The overall design approach was to provide a strong and defining perimeter edge to the development along the park, but also a “gentle neighbourhood connection linking the surrounding area with the park.” It combines an urban response reminiscent of a mini-Park Lane with its three towers stepping down rapidly to lower density massing of eight, four and three-storey buildings to the north of the FDS.
Six blocks are included – HTA designed four of them, including four and five bedroom houses, for a mix of affordable rent and private sale, with the ratio weighted towards affordable. One of the lower density blocks also has seven one bed flats for residents with learning disabilities, and another has a six-storey building containing a mix of shared ownership flats and maisonettes.

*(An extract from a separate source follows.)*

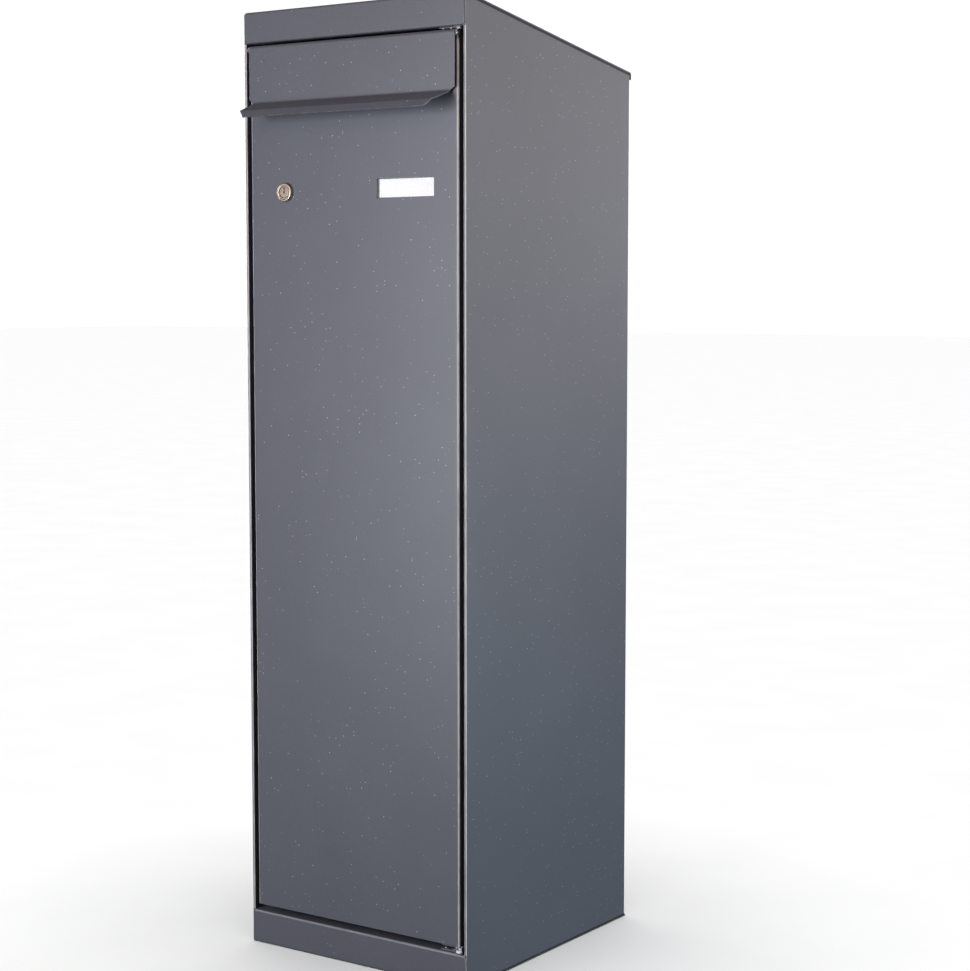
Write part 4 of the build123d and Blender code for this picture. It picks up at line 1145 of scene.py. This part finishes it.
@dataclass
class Studio:
    """Pale floor, white surround, softboxes and the camera."""

    dome_low: float = 0.007
    dome_high: float = 0.054
    floor_shade: Colour = (0.90, 0.90, 0.90)
    floor_half: float = 30.0
    floor_light: float = 3.35
    floor_softness: float = 50.0
    floor_drop: float = 0.1 * MM
    surround: float = 1.05
    lights: tuple[Softbox, ...] = (
        Softbox("strip", (-0.42, -1.75, 0.62), (0.10, -0.16, 0.62), 0.50, 1.10, 30.0, Tint.COOL),
        Softbox("brow", (0.10, -1.30, 1.30), (0.0, -0.16, 0.80), 0.9, 0.5, 3.5, Tint.ROSY),
        Softbox("right_near", (1.30, -0.15, 1.35), (0.15, 0.0, 0.8), 0.6, 0.6, 8.0),
        Softbox("right_rear", (1.5, 1.35, 0.95), (0.15, 0.0, 0.6), 1.0, 1.3, 6.5, Tint.WARM),
        Softbox("low_right", (1.3, 0.25, 0.25), (0.15, 0.0, 0.3), 0.8, 0.4, 10.0, Tint.COLD),
        Softbox("left_rim", (-1.5, 1.5, 0.8), (-0.15, -0.15, 0.55), 0.5, 1.2, 10.0),
        Softbox("left_far", (-2.0, 0.15, 0.9), (-0.15, 0.0, 0.6), 0.8, 1.0, 26.0),
        Softbox("behind", (0.3, 2.3, 1.1), (0.0, 0.16, 0.6), 0.8, 1.0, 24.0),
        Softbox("overhead", (0.0, 0.9, 2.6), (0.0, 0.1, 1.0), 1.4, 1.2, 17.0),
    )
    camera_place: tuple[float, float, float] = (1.406, -1.919, 0.741)
    camera_azimuth: float = 35.03
    camera_tilt: float = 5.34
    lens: float = 77.36
    sensor: float = 36.0

    def build(self) -> None:
        """Make the stage."""
        floor = self.floor()
        self.world()
        off_floor = bpy.data.collections.new("all_but_floor")
        off_floor.objects.link(floor)
        off_floor.collection_objects[0].light_linking.link_state = "EXCLUDE"
        for light in self.lights:
            light.build().light_linking.receiver_collection = off_floor
        self.camera()

    def floor(self) -> bpy.types.Object:
        """A large pale floor with a lamp of its own, so that it casts no light on the object.

        Returns:
            The floor.
        """
        half = self.floor_half
        mesh = bpy.data.meshes.new("floor")
        corners = [(-half, -half, 0), (half, -half, 0), (half, half, 0), (-half, half, 0)]
        mesh.from_pydata(corners, [], [(0, 1, 2, 3)])
        g = Graph("pale_floor")
        tone = g.ramp(g.noise(6.0, 3.0), 0.3, 0.7)
        light = tuple(min(1.0, c * 1.02) for c in self.floor_shade)
        g.feed(Base_Color=g.blend(tone, self.floor_shade, light))
        g.set(Roughness=0.9, Specular_IOR_Level=0.1)
        floor = new_piece("floor", mesh, g.material)
        floor.location.z = -self.floor_drop
        floor.visible_diffuse = False
        floor.visible_glossy = False
        floor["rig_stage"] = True
        lamp = bpy.data.lights.new("floor_lamp", "SUN")
        lamp.energy = self.floor_light
        lamp.angle = math.radians(self.floor_softness)
        sun = bpy.data.objects.new("floor_lamp", lamp)
        bpy.context.scene.collection.objects.link(sun)
        only = bpy.data.collections.new("floor_only")
        only.objects.link(floor)
        sun.light_linking.receiver_collection = only
        return floor

    def world(self) -> None:
        """White to look at, and a soft grey dome to light with, brighter overhead."""
        world = bpy.data.worlds.new("surround")
        bpy.context.scene.world = world
        world.use_nodes = True
        tree = world.node_tree
        tree.nodes.clear()
        seen, dome = tree.nodes.new("ShaderNodeBackground"), tree.nodes.new("ShaderNodeBackground")
        seen.inputs["Color"].default_value = (1.0, 1.0, 1.0, 1.0)
        seen.inputs["Strength"].default_value = self.surround
        dome.inputs["Color"].default_value = (1.0, 1.0, 1.0, 1.0)
        place = tree.nodes.new("ShaderNodeTexCoord")
        split = tree.nodes.new("ShaderNodeSeparateXYZ")
        rise = tree.nodes.new("ShaderNodeMapRange")
        rise.interpolation_type = "SMOOTHSTEP"
        rise.inputs["From Min"].default_value = -0.3
        rise.inputs["From Max"].default_value = 0.9
        rise.inputs["To Min"].default_value = self.dome_low
        rise.inputs["To Max"].default_value = self.dome_high
        tree.links.new(place.outputs["Generated"], split.inputs["Vector"])
        tree.links.new(split.outputs["Z"], rise.inputs["Value"])
        tree.links.new(rise.outputs["Result"], dome.inputs["Strength"])
        path, mix = tree.nodes.new("ShaderNodeLightPath"), tree.nodes.new("ShaderNodeMixShader")
        output = tree.nodes.new("ShaderNodeOutputWorld")
        tree.links.new(path.outputs["Is Camera Ray"], mix.inputs[0])
        tree.links.new(dome.outputs["Background"], mix.inputs[1])
        tree.links.new(seen.outputs["Background"], mix.inputs[2])
        tree.links.new(mix.outputs["Shader"], output.inputs["Surface"])

    def camera(self) -> None:
        """The main camera."""
        data = bpy.data.cameras.new("camera")
        data.lens = self.lens
        data.sensor_width = self.sensor
        data.clip_start = 0.05
        data.clip_end = 200.0
        camera = bpy.data.objects.new("camera", data)
        camera.location = self.camera_place
        azimuth, tilt = math.radians(self.camera_azimuth), math.radians(self.camera_tilt)
        level = math.cos(tilt)
        look = Vector((-math.sin(azimuth) * level, math.cos(azimuth) * level, -math.sin(tilt)))
        camera.rotation_euler = look.to_track_quat("-Z", "Y").to_euler()
        bpy.context.scene.collection.objects.link(camera)
        bpy.context.scene.camera = camera


def plain(corners: Any) -> list[list[float]]:
    """Corners as plain lists of numbers."""
    return [[float(value) for value in corner] for corner in corners]


def main() -> None:
    """Load the frame, build every sub-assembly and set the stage."""
    logging.basicConfig(level=logging.INFO, format="%(name)s: %(message)s")
    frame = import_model()
    bpy.context.scene.view_settings.view_transform = "Standard"
    shop = Workshop(frame, Palette())
    Studio().build()
    for part in (Housing(shop), DoorLeaf(shop), SlotFlap(shop), NamePlate(shop), CamLock(shop)):
        part.build()
    LOG.info("%d pieces in all", shop.count)


if __name__ == "__main__":
    main()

On the higher density Blocks 5 and 6 adjacent to the park are buildings ranging from 18 storey towers to medium rise (5-8 storey) buildings for private sale, sitting cheek by jowl with shared ownership and affordable rent buildings of a similar scale. This follows the AAP’s requirement “to get affordable housing to the park edge,” explains Morton.
He says that the design attempts to avoid differentiation between the different tenures:
“The architecture of the FDS blocks is tenure blind – they are different blocks but they all join up to make a continuous whole. There is greater detailing on some of the affordable rent blocks simply because of where they are on the park edge.”

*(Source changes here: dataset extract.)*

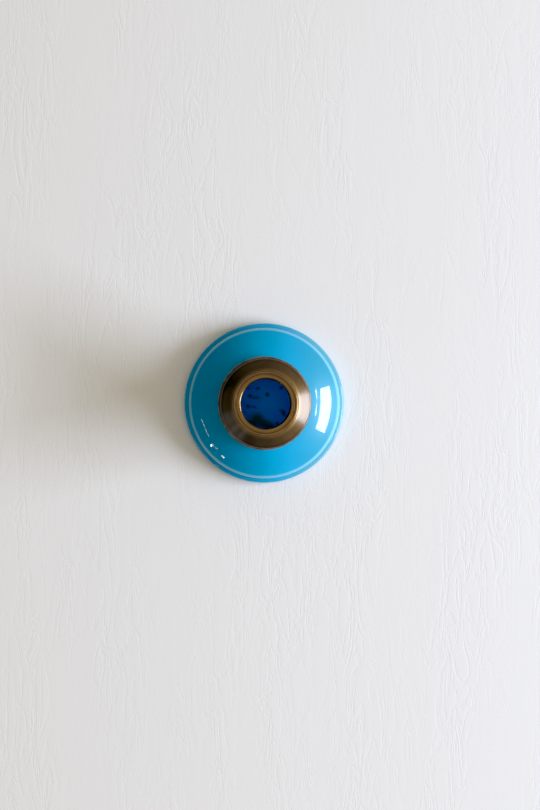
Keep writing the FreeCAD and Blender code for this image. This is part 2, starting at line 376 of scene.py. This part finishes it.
def paper():
    """Pale embossed sheet: fine wrinkles in patches, that run mostly along Y."""
    s = Shader("pale_sheet", Roughness=0.55)
    x, y, _ = s.axes
    stretched = s.vector(x, s.times(y, 0.2), 0.0)
    wrinkle = s.noise(125.0, 6.0, 0.6, at=stretched, distortion=1.0)
    crease = s.span(s.math("ABSOLUTE", s.centred(wrinkle)), 0.0, 0.05)
    patch = s.span(s.noise(26.0, 3.0, 0.6, at=stretched), 0.38, 0.64, 0.12, 1.0)
    fibre = s.noise(1500.0, 3.0, 0.6)
    tone = s.mix(s.span(fibre, 0.3, 0.7), rgb(0.885, 0.885, 0.905), rgb(0.925, 0.926, 0.948))
    s.set("Base Color", tone)
    s.bump(s.plus(s.times(crease, patch), s.times(fibre, 0.12)), 0.12 * MM, 0.4)
    return s.material


def paint_cad():
    """Gives the CAD's own pieces their materials. The bush's is on its visual piece."""
    cement = grained("cement", rgb(0.30, 0.28, 0.25), rgb(0.50, 0.47, 0.42),
                     scale=700.0, roughness=0.9, relief=0.2)
    cork = grained("cork", rgb(0.30, 0.17, 0.08), rgb(0.52, 0.33, 0.18),
                   scale=500.0, roughness=0.85, relief=0.2)
    red_fibre = grained("red_fibre", rgb(0.22, 0.04, 0.03), rgb(0.36, 0.08, 0.05),
                        scale=900.0, roughness=0.7, relief=0.1)
    rubber = grained("black_rubber", rgb(0.010, 0.010, 0.011), rgb(0.03, 0.03, 0.03),
                     scale=800.0, roughness=0.6, relief=0.05)
    materials = {
        "glass_shell": turquoise_glass(),
        "bronze_cap": dark_bronze(),
        "inner_thimble": cobalt_glass(),
        "thimble_cement": cement,
        "cap_cement": cement,
        "base_cement": cement,
        "crown_gasket": cork,
        "bush_washer": red_fibre,
        "seat_gasket": rubber,
        "base_insert": cast_iron(),
    }
    for node, material in materials.items():
        for slot in NODES[node].material_slots:
            slot.material = material


# ---------------------------------------------------------------- the bush
def rounded(corners):
    """Points along (radius, height, rounding) corners, each rounding as an arc."""
    points = []
    for i, (r, z, rounding) in enumerate(corners):
        at = Vector((r, z))
        if rounding == 0:
            points.append(at)
            continue
        back = (Vector(corners[i - 1][:2]) - at).normalized()
        ahead = (Vector(corners[i + 1][:2]) - at).normalized()
        half = back.angle(ahead) / 2.0
        centre = at + (back + ahead).normalized() * (rounding / math.sin(half))
        start = at + back * (rounding / math.tan(half)) - centre
        end = at + ahead * (rounding / math.tan(half)) - centre
        sweep = start.angle_signed(end)
        for k in range(ARC_STEPS + 1):
            angle = -sweep * k / ARC_STEPS
            c, s = math.cos(angle), math.sin(angle)
            points.append(centre + Vector((start.x * c - start.y * s, start.x * s + start.y * c)))
    return points


def subdivided(points, longest):
    """The same line with no run longer than longest."""
    finer = [points[0]]
    for a, b in zip(points, points[1:]):
        pieces = max(1, math.ceil((b - a).length / longest))
        for k in range(1, pieces + 1):
            finer.append(a.lerp(b, k / pieces))
    return finer


def lathe(name, points, segments, shift):
    """A closed outline turned about Z. shift(radius, height, angle) moves a point outwards."""
    bm = bmesh.new()
    rows = []
    for j in range(segments):
        angle = TURN * j / segments
        row = []
        for p in points:
            out = p.x + shift(p.x, p.y, angle)
            row.append(bm.verts.new((out * math.cos(angle), out * math.sin(angle), p.y)))
        rows.append(row)
    count = len(points)
    for j in range(segments):
        this, following = rows[j], rows[(j + 1) % segments]
        for i in range(count):
            k = (i + 1) % count
            bm.faces.new((this[i], following[i], following[k], this[k]))
    bmesh.ops.recalc_face_normals(bm, faces=bm.faces)
    for face in bm.faces:
        face.smooth = True
    mesh = bpy.data.meshes.new(name)
    bm.to_mesh(mesh)
    bm.free()
    piece = bpy.data.objects.new(name, mesh)
    bpy.context.scene.collection.objects.link(piece)
    return piece


def clamped(value):
    return min(1.0, max(0.0, value))


def thread_shift(radius, height, angle):
    """How far the bush's thread cuts in below its crests. It fades in over one turn at the
    barrel's end, and out over half a turn at the flange."""
    if abs(radius - THREAD_R) > 0.01 * MM:
        return 0.0
    fade_in = clamped((height - BARREL_END_Z - THREAD_START) / PITCH)
    fade_out = clamped((FLANGE_Z - THREAD_STOP - height) / (0.5 * PITCH))
    phase = (height / PITCH - angle / TURN) % 1.0
    flank = clamped(2.6 * abs(phase - 0.5) - 0.2)
    return -THREAD_DEPTH * flank * fade_in * fade_out


def bush():
    """The socket bush with its real helical thread. The outline starts and ends in the bore."""
    at_bore, at_thread = BARREL_END_ROUNDING
    mid_z = (BARREL_END_Z + BUSH_TOP) / 2.0
    outline = rounded([
        (BORE_R, mid_z, 0),
        (BORE_R, BARREL_END_Z, at_bore),
        (THREAD_R, BARREL_END_Z, at_thread),
        (THREAD_R, FLANGE_Z, 0),
        (FLANGE_R, FLANGE_Z, 0),
        (FLANGE_R, BUSH_TOP, FLANGE_ROUNDING),
        (GROOVE_R + GROOVE_HALF_WIDTH, BUSH_TOP, GROOVE_ROUNDING),
        (GROOVE_R + GROOVE_HALF_FLOOR, BUSH_TOP - GROOVE_DEPTH, 0),
        (GROOVE_R - GROOVE_HALF_FLOOR, BUSH_TOP - GROOVE_DEPTH, 0),
        (GROOVE_R - GROOVE_HALF_WIDTH, BUSH_TOP, GROOVE_ROUNDING),
        (BORE_R, BUSH_TOP, MOUTH_ROUNDING),
        (BORE_R, mid_z, 0),
    ])
    points = subdivided(outline, LONGEST_RUN)[:-1]
    piece = lathe("socket_bush_threaded", points, BUSH_SEGMENTS, thread_shift)
    piece.data.materials.append(golden_brass())
    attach(piece, "bush")
    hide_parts("socket_bush")


# ---------------------------------------------------------------- stage
def table():
    bpy.ops.mesh.primitive_grid_add(x_subdivisions=2, y_subdivisions=2, size=TABLE_SIZE)
    floor = bpy.context.object
    floor.name = "floor"
    floor.data.materials.append(paper())


def camera():
    """Looks almost straight down, with +Y up in the frame."""
    data = bpy.data.cameras.new("camera")
    data.sensor_fit = "VERTICAL"
    data.sensor_height = SENSOR
    data.sensor_width = SENSOR
    data.lens = SENSOR * CAMERA_HEIGHT / VIEW_LENGTH
    data.clip_start = 0.01
    eye = bpy.data.objects.new("camera", data)
    eye.location = (*CAMERA_FROM, CAMERA_HEIGHT)
    back = (eye.location - Vector((*CAMERA_TO, 0.0))).normalized()
    right = Vector((0.0, 1.0, 0.0)).cross(back).normalized()
    turned = Matrix((right, back.cross(right), back)).transposed()
    eye.rotation_euler = turned.to_euler()
    bpy.context.scene.collection.objects.link(eye)
    bpy.context.scene.camera = eye


NEAR, FAR = 1.6, 2.5                    # how far off the near and the far lights stand, in metres
COOL = (0.75, 0.83, 1.0)
WARM = (1.0, 0.97, 0.92)

# Name, azimuth, lowest and highest elevation, half width in degrees, distance, radiance, colour.
LIGHTS = (
    ("window", 6.0, 17.5, 30.2, 20.5, NEAR, 26.5, COOL),
    ("fanlight_back", -10.0, 33.8, 34.6, 6.0, NEAR, 45.0, COOL),
    ("fanlight_front", 7.5, 34.4, 35.2, 5.5, NEAR, 45.0, COOL),
    ("far_window", 157.0, 20.8, 21.3, 8.7, FAR, 14.0, WARM),
    ("far_sill", 138.5, 18.7, 19.1, 4.0, FAR, 12.0, WARM),
    ("far_lamp_left", 141.0, 16.0, 17.6, 1.0, FAR, 30.0, WARM),
    ("far_lamp_right", 126.6, 16.0, 17.2, 1.7, FAR, 30.0, WARM),
)


def light(name, azimuth, low, high, half_width, distance, radiance, colour):
    """An upright rectangle of light that faces the object. azimuth is from +X towards -Y."""
    a = math.radians(azimuth)
    bottom = distance * math.tan(math.radians(low))
    top = distance * math.tan(math.radians(high))
    width = 2.0 * distance * math.tan(math.radians(half_width))
    data = bpy.data.lights.new(name, "AREA")
    data.shape = "RECTANGLE"
    data.size = width
    data.size_y = top - bottom
    data.color = colour
    data.energy = radiance * math.pi * width * (top - bottom)
    lamp = bpy.data.objects.new(name, data)
    lamp.location = (distance * math.cos(a), -distance * math.sin(a), (top + bottom) / 2.0)
    inwards = Vector((-math.cos(a), math.sin(a), 0.0))
    lamp.rotation_euler = inwards.to_track_quat("-Z", "Y").to_euler()
    lamp.visible_camera = False
    bpy.context.scene.collection.objects.link(lamp)


def room():
    """Warm room light, by direction: dim walls, dimmest on the left, and a brighter ceiling."""
    world = bpy.data.worlds.new("room")
    world.use_nodes = True
    sky = Nodes(world.node_tree, "Generated")
    x, _, z = sky.axes
    left_half = sky.span(x, -0.7, 0.1, 0.02, 0.22)
    walls = sky.span(x, 0.0, 0.9, left_half, 0.52)
    background = sky.tree.nodes["Background"]
    background.inputs["Color"].default_value = rgb(1.0, 0.885, 0.67)
    sky.link(sky.span(z, 0.62, 0.90, walls, 0.70), background.inputs["Strength"])
    bpy.context.scene.world = world


def view_settings():
    settings = bpy.context.scene.view_settings
    settings.view_transform = "Standard"
    settings.look = "None"
    settings.exposure = 0.05
    settings.use_curve_mapping = True
    settings.curve_mapping.black_level = (0.016, 0.008, 0.004)
    settings.curve_mapping.update()


paint_cad()
bush()
table()
camera()
for row in LIGHTS:
    light(*row)
room()
view_settings()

Good quality landscaping is planned throughout, whether first-floor courtyards in the case of the park-edge blocks or back gardens to maisonettes on the lower-density blocks behind. Views out are optimised as are connections to these green spaces.
In terms of their external appearance, the blocks’ design features extensive use of brick cladding, partly to enable aesthetic variation while achieving some consistency to link the blocks together visually. Says Morton:
“There are some bricks we are using across different blocks; sometimes it may be about using the same brick with a different tone.” There is even talk of using glazed brick on maisonettes.

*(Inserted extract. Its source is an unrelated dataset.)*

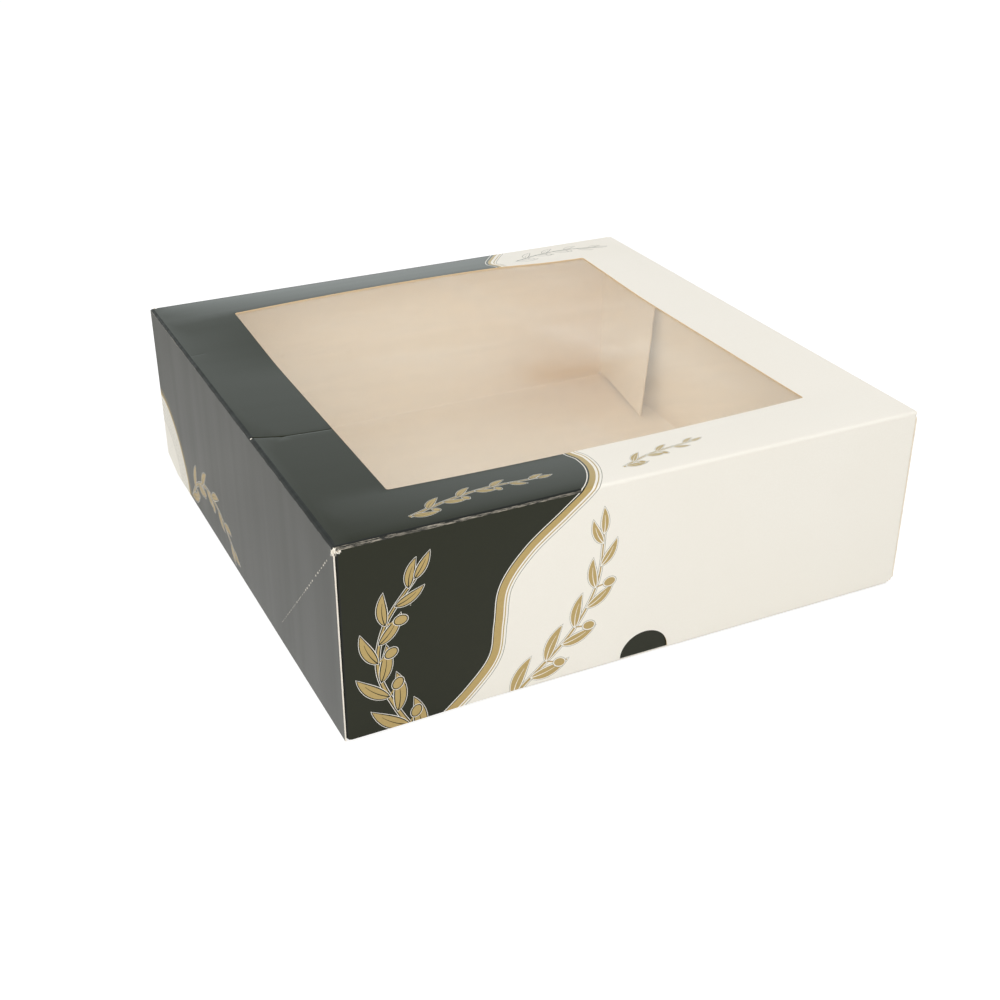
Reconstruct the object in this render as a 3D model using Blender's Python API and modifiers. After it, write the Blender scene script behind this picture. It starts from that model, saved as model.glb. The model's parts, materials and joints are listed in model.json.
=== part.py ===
# Windowed pastry box: a shallow carton of printed board, its corners glued, with a clear window under the lid.
# Units are metres and +Z is up. X runs along the front and Y towards the back.
# The origin lies under the middle of the closed box, on the surface it stands on.
# The carton is folded from one blank, and each panel between two creases is its own object.

import math

import bmesh
import bpy
from mathutils import Vector

# The closed box, measured over everything
box_width = 0.230
box_depth = 0.230
box_height = 0.075

# The board, and the gap left wherever two panels meet at a crease or lie on each other
board = 0.0005
gap = 0.0003

# The window in the lid, a little nearer the hinge than the front, and the film that laps under it all round
window_width = 0.170
window_front_margin = 0.030
window_back_margin = 0.027
window_radius = 0.001
film_lap = 0.010
film_thickness = 0.0001

# The hinge crease pushes the strip behind the window up, most in the middle of the window's back edge
lid_bow = 0.0035

# The lid's flaps end just above the table. The front one has a half-moon thumb notch,
# and each side one has its lower back corner cut off, so that it clears the base as the lid opens.
flap_lift = 0.0005
notch_radius = 0.010
corner_cut_length = 0.016
corner_cut_height = 0.004

# Glue tabs: how far they reach along the side walls, how much narrower they get at one end,
# and how short they stop of the panels above and below them
lid_tab_reach = 0.036
base_tab_reach = 0.056
tab_taper = 0.004
tab_relief = 0.001

# A base tab is glued above its 45 degree line only, and its loose lower corner springs off the wall
back_tab_flare = 0.010
front_tab_flare = 0.005
flare_power = 1.6

# Faces along each side of the lid's panel and of a flared tab, and around a full circle or a quarter of a corner
lid_cells = 20
tab_cells = 8
notch_sides = 64
corner_steps = 4

# How far a cutter runs past the board that it cuts
overrun = 0.002

# One layer of board with its gap. Layers are counted inwards from the outside of the box.
pitch = board + gap
half_width = box_width / 2
half_depth = box_depth / 2

# Along X the layers are: lid flap, lid tab, base side wall, base tab
flap_x = half_width
lid_tab_x = flap_x - pitch
wall_x = lid_tab_x - pitch
base_tab_x = wall_x - pitch

# Along Y, at the front, the layers are: lid flap, base front wall. At the back there is the back wall alone.
front_flap_y = -half_depth
front_wall_y = front_flap_y + pitch
back_wall_y = half_depth

# Heights
floor_top = board
wall_bottom = floor_top + gap
lid_under = box_height - board
wall_top = lid_under - gap

# The lid turns on the crease at the top of the back wall, in the middle of the board's thickness
hinge_y = half_depth - board / 2
hinge_z = box_height - board / 2
lid_back_y = hinge_y - board / 2 - gap
window_front_y = front_flap_y + window_front_margin
window_back_y = back_wall_y - window_back_margin
window_middle_y = (window_front_y + window_back_y) / 2
window_depth = window_back_y - window_front_y

# Half a gap, measured along the wall and not across a 45 degree crease
crease_half_gap = gap / math.sqrt(2)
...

At the same time the designers are standardising some constructions where possible such as wall and floor build ups across the FDS, “so won’t have to reinvent things across the rest of the masterplan,” Morton adds.
The provision of a large number of maisonettes in the FDS (70 per cent of which are dual aspect) grouped around streets and green spaces can create a strong community feel, prosaic but crucial issues such as arrangements for locating the proliferating numbers of refuse bins need to be considered. ‘Defensible space’ in the form of small front gardens is the preferred strategy. HTA has focused intensely on “getting the streetscape right” on the FDS and will be sharing this work with the architects for Phase 2.
HTA is used to working collaboratively, so working with two other firms on a challenging project such as FDS was home from home, and sharing was beneficial. Morton:
“The fact we have different teams within the firm working on different buildings fitted very comfortably within that.
“An architect working on one aspect, for example doing a study on balconies or brickwork could see their design applied across the whole thing. It was a good way of working through some of the design issues.” However he says that despite the benefits of design collaboration, the masterplan wanted it to feel like different architects had worked on different buildings to impart richness to then scheme.”
“When we presented to the planners it was always about the scheme, it wasn’t about this or that architect.”
HTA’s David Morton says that this project, from the bid process to the strength of collaboration between clients and the architectural team “has been unlike any other project I’ve been involved in.”
“It has been incredibly collaborative and we are working towards something that’s mutually beneficial to everyone. It’s very different from a lot of development-led projects and has been rewarding. It is a credit to the team that we got such a strong application into planning in such a small window.”